D’autres, ont cherché à dévoyer la lutte contre l’antisémitisme dans un discours raciste, en faisant des musulmans et musulmanes le vecteur d’un « nouvel antisémitisme ». Cette théorie droitière et essentialiste cherche à faire oublier la profondeur du racisme dans la société française, dans toutes les composantes.
Les assassins d’Ilan Halimi sont en effet bel et bien de toutes origines. Cela doit nous rappeler que l’antisémitisme n’est pas de nature religieuse, mais politique. L’antisémitisme des assassins de ces deux dernières décénnies puise sa source dans une vision du monde complotiste qui a été forgé en europe et s’est diffusée dans le monde, reprise tant par les suprémacistes blancs que par l’extrême-droite islamiste.
Comme toutes les formes de racisme, l’antisémitisme est présent dans toutes les classes sociales, toutes les couches sociales y compris les minorités. Et cela parce que l’antisémitisme est un élément de l’idéologie dominante. Laisser entendre qu’il ne serait plus qu’un simple résidu individuel, un simple préjugé idiot, est dangereux. L’antisémitisme contemporain est structurel.

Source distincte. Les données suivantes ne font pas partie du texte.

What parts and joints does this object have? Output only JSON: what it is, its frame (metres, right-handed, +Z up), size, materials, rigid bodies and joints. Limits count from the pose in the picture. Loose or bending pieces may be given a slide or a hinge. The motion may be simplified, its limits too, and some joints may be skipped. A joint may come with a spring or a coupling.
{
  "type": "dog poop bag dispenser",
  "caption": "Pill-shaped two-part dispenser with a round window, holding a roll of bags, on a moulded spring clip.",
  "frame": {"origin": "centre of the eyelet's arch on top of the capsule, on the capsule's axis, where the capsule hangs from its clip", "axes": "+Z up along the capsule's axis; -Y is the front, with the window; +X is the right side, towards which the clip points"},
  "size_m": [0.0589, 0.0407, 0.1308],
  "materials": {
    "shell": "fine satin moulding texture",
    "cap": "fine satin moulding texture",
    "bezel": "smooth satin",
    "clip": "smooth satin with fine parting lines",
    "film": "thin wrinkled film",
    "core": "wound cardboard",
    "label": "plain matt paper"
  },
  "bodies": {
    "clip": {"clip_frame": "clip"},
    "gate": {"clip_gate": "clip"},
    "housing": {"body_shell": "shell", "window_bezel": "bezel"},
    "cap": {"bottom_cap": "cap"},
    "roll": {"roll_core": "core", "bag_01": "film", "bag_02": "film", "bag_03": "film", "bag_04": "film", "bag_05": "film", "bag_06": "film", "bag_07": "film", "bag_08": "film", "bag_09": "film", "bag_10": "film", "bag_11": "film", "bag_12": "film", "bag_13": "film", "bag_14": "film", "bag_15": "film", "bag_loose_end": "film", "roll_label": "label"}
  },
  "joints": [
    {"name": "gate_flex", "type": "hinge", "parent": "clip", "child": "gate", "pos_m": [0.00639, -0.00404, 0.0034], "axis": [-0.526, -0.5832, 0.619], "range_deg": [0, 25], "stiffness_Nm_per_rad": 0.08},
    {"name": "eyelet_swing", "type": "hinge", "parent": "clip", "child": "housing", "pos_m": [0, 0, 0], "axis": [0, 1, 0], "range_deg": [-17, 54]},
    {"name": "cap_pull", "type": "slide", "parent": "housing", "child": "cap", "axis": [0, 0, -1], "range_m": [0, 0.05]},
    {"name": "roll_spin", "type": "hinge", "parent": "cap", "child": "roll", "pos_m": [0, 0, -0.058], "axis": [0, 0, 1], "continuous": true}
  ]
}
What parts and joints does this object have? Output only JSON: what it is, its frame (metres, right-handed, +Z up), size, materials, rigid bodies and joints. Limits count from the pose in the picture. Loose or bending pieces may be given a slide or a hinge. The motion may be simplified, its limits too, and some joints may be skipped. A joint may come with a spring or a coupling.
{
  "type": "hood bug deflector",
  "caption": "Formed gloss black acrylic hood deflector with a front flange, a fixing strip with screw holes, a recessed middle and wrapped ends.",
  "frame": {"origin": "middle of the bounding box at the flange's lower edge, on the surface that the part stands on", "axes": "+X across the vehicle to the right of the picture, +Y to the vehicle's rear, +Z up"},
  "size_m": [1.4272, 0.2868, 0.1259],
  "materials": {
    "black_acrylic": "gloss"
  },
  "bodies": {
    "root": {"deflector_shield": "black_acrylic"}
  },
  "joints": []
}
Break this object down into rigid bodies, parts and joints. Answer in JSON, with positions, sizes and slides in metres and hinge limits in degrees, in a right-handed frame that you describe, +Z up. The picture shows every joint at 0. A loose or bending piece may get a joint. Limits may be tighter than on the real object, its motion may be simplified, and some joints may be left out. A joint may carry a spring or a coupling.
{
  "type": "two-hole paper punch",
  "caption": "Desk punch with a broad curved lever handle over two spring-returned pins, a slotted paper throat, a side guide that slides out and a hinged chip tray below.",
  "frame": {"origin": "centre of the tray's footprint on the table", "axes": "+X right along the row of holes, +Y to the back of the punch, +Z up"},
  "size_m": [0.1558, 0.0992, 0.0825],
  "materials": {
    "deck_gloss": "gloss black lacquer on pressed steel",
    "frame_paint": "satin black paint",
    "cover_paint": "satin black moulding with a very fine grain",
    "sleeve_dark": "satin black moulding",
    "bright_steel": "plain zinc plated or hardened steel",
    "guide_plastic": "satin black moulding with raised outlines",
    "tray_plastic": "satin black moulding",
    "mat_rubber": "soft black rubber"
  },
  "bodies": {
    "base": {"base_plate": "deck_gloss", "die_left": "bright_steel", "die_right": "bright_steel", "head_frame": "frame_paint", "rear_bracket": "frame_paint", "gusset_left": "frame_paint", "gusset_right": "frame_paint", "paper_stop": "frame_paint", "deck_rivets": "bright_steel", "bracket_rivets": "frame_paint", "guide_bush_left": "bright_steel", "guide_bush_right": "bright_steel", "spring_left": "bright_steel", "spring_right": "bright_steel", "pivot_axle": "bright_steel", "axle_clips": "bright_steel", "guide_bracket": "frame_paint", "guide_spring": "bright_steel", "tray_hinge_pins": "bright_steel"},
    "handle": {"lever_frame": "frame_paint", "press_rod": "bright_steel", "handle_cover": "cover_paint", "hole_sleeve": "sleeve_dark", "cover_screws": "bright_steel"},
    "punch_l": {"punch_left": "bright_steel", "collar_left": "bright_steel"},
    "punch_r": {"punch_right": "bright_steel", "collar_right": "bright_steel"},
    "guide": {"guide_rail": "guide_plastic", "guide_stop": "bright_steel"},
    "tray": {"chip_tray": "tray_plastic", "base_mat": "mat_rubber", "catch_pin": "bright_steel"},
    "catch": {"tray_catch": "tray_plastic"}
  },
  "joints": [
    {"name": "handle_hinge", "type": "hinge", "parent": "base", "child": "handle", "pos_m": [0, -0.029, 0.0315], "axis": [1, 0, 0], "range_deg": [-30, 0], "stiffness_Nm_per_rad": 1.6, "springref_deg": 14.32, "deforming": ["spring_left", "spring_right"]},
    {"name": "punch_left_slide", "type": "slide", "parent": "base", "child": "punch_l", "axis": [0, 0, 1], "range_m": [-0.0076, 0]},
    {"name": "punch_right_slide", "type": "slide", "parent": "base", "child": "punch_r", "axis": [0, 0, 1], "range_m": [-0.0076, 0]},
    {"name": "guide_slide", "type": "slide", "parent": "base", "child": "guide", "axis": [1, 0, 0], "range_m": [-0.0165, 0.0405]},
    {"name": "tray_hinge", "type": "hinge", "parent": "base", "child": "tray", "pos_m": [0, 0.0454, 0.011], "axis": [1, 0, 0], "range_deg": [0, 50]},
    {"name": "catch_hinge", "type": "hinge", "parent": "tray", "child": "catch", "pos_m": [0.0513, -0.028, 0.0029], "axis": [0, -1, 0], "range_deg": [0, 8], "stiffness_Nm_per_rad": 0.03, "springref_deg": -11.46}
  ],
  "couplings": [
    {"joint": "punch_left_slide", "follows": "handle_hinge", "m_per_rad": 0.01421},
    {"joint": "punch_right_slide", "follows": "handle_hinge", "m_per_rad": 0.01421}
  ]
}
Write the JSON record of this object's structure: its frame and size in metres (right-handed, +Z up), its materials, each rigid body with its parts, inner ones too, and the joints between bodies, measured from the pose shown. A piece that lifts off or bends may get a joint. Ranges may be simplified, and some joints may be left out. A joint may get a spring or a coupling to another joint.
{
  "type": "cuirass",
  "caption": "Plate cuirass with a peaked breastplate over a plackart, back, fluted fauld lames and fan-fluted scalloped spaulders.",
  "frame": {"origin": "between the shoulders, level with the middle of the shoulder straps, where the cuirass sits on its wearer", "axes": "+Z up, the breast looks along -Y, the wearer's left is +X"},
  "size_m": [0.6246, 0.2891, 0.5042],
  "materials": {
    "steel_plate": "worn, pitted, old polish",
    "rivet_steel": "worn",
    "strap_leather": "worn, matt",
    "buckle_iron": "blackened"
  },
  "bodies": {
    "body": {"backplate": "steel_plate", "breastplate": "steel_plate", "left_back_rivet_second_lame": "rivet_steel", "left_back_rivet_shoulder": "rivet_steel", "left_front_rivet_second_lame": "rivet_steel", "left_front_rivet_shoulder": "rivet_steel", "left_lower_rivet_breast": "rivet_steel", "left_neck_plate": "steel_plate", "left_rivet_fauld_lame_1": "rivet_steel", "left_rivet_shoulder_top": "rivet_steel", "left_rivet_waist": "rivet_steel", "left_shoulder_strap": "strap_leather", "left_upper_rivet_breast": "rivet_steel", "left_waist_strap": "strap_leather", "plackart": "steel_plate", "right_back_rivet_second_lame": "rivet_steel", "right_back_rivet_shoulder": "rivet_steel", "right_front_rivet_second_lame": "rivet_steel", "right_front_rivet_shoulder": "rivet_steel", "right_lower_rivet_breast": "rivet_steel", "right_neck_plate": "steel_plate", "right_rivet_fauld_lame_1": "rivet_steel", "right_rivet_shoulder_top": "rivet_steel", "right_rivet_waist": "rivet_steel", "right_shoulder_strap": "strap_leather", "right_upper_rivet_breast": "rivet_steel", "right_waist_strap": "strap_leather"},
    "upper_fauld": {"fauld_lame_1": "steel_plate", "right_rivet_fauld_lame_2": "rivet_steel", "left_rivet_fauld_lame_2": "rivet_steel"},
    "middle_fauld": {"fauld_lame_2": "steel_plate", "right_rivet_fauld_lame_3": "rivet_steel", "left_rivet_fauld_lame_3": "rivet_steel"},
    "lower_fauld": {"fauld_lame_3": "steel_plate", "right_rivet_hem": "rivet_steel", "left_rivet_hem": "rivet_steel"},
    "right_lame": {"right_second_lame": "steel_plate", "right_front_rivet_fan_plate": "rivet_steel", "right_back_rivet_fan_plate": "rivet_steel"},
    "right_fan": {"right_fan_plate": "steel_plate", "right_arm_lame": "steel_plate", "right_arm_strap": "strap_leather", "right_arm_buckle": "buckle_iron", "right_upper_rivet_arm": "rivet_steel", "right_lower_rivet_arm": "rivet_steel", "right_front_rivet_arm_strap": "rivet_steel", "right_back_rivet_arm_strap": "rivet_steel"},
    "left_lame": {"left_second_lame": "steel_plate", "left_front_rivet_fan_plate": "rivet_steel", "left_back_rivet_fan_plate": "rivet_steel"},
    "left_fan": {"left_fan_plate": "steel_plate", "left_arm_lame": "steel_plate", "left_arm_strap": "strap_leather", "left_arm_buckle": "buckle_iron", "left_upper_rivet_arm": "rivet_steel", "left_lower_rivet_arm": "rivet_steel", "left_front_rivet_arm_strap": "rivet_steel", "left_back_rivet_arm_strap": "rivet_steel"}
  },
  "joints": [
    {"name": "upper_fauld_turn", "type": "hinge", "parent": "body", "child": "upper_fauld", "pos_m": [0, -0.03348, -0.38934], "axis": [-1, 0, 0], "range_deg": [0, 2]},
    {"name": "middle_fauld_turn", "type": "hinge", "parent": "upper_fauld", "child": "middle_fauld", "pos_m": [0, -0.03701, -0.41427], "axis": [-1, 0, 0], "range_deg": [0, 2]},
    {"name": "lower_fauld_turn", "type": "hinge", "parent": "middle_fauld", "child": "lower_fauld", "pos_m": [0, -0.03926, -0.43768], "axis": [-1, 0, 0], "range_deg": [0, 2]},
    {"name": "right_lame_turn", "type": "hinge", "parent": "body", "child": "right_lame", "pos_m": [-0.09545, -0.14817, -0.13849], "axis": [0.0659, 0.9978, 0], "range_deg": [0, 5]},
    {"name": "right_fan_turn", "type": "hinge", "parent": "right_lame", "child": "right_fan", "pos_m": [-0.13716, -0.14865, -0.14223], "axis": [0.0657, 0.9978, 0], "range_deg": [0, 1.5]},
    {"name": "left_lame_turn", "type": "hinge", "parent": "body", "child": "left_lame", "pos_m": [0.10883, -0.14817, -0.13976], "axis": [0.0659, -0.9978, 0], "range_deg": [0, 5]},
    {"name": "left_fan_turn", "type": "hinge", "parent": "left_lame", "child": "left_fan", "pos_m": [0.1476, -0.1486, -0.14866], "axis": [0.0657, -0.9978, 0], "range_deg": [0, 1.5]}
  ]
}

C’est pourquoi nous pensons que la lutte contre l’antisémitisme constitue un chantier que personne, et en particulier les progressistes, ne doit déserter. Le combat contre l’antisémitisme est une lutte actuelle, et c’est aujourd’hui encore qu’il faut lutter ! Mais ce chantier doit être mené en articulant le combat contre l’antisémitisme au combat contre l’islamophobie et tous les racismes. Car quand progresse un thème raciste, ce sont tous les thèmes racistes qui progressent : nous le voyons quand une partie de ceux qui stigmatisent les musulmans réhabilitent Pétain, ou quand le thème raciste du « grand remplacement » désigne les juifs comme organisateurs du prétendu remplacement de la population française. Il est urgent de (ré)inscrire l’analyse de l’antisémitisme comme produit d’un système raciste global. Car l’antisémitisme, s’il possède des traits particuliers, est un racisme.
Il est également nécessaire de cesser de conditionner la lutte contre l’antisémitisme à la question israélo-palestinienne : la condition des Juifs et des Juives en France est une condition minoritaire qui date de bien avant le sionisme et la constitution de l’État d’Israël. Quelles que soient leurs relations avec cet État, son gouvernement, sa politique, les Juifs et Juives subissent l’antisémitisme structurel de la société française.
On ne peut donc exiger d’eux, en préalable à la dénonciation de l’antisémitisme dont ils et elles sont victimes, un positionnement, quel qu’il soit, sur la question israélo-palestinienne.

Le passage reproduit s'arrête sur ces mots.